Maybe not exactly the same. I am running lesson 10 nlp notebook. I can run with no problems all the exercises up to the creation of the language model and make samples from it, but when I try to run the classification model for sentiment analysis, creating the dls_clas Datablock then I run into this problem.

zerotosingularity · September 29, 2020, 3:52am

Could you give a little more details?

leromerom · September 29, 2020, 3:57am

Hey
Please see the top of this thread where I show the details thanks

zerotosingularity · September 29, 2020, 4:06am

Sorry, I thought it was an additional question.

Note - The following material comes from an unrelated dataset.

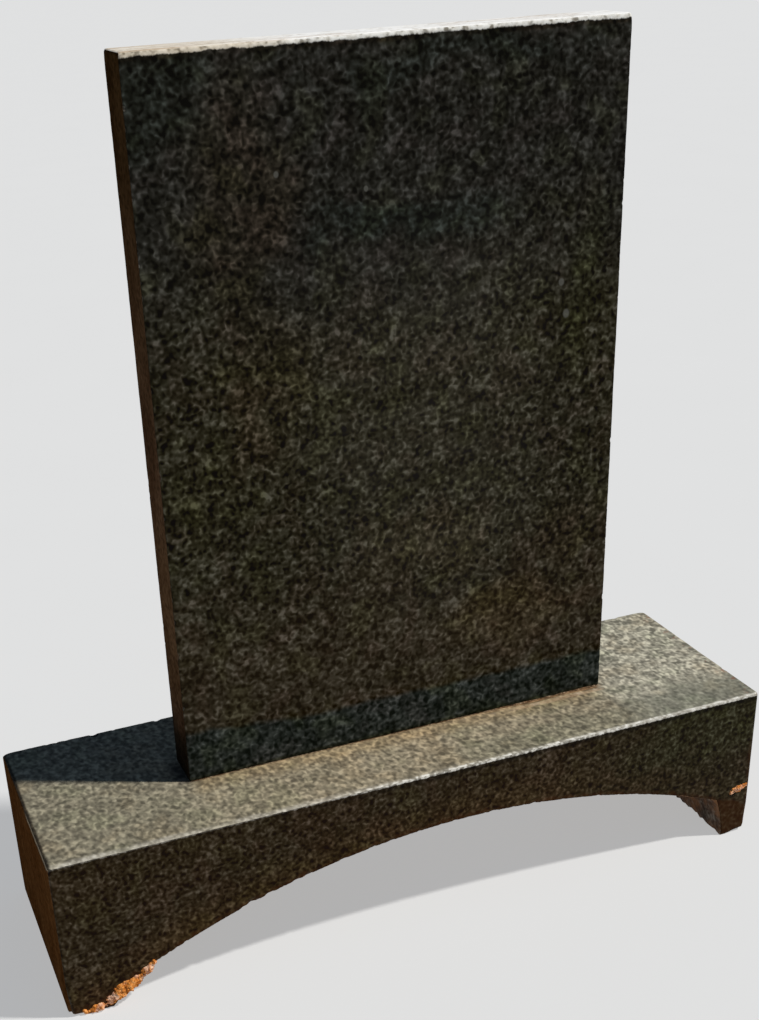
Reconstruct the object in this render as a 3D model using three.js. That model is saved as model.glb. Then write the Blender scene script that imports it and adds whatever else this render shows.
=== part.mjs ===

You should be able to solve that by:

dls.show_batch(max_n=10, trunc_at=3000)

You can change the trunc_at value to see more or less of each sample.

More details
here as indicated in the first comment.

leromerom · September 29, 2020, 1:47pm

Thank you, I doesnt’ work. The problem is not when displaying I believe, but rather when when building the dls_clas DataBlock, since when I train it fails to do so.

arampacha · October 2, 2020, 7:16pm

The issue persist. I hacked a function to display text without padding:

def show_batch_text(dls, max_n=10, ctxs=None, trunc_at=150, unpad=True, **kwargs):
    b = dls.one_batch()
    x, y, samples = dls._pre_show_batch(b, max_n=max_n)
    if ctxs is None: ctxs = get_empty_df(min(len(samples), max_n))
    # next line removes padding
    if unpad: samples = L((TitledStr(s[0].replace('xxpad', '').strip()),*s[1:]) for s in samples)
    if trunc_at is not None: samples = L((s[0].truncate(trunc_at),*s[1:]) for s in samples)
    for i in range_of(samples[0]):
        ctxs = [b.show(ctx=c) for b,c,_ in zip(samples.itemgot(i),ctxs, range(max_n))]
    display_df(pd.DataFrame(ctxs))
    return ctxs

It would be nice to to add an option to remove padding from decoded text. Not sure what is the best place to do it, may be in dls._decode_batch or in show_batch[TensorText] (similar to what I did above).
I wonder if I’m missing something and there is a reason no to do so?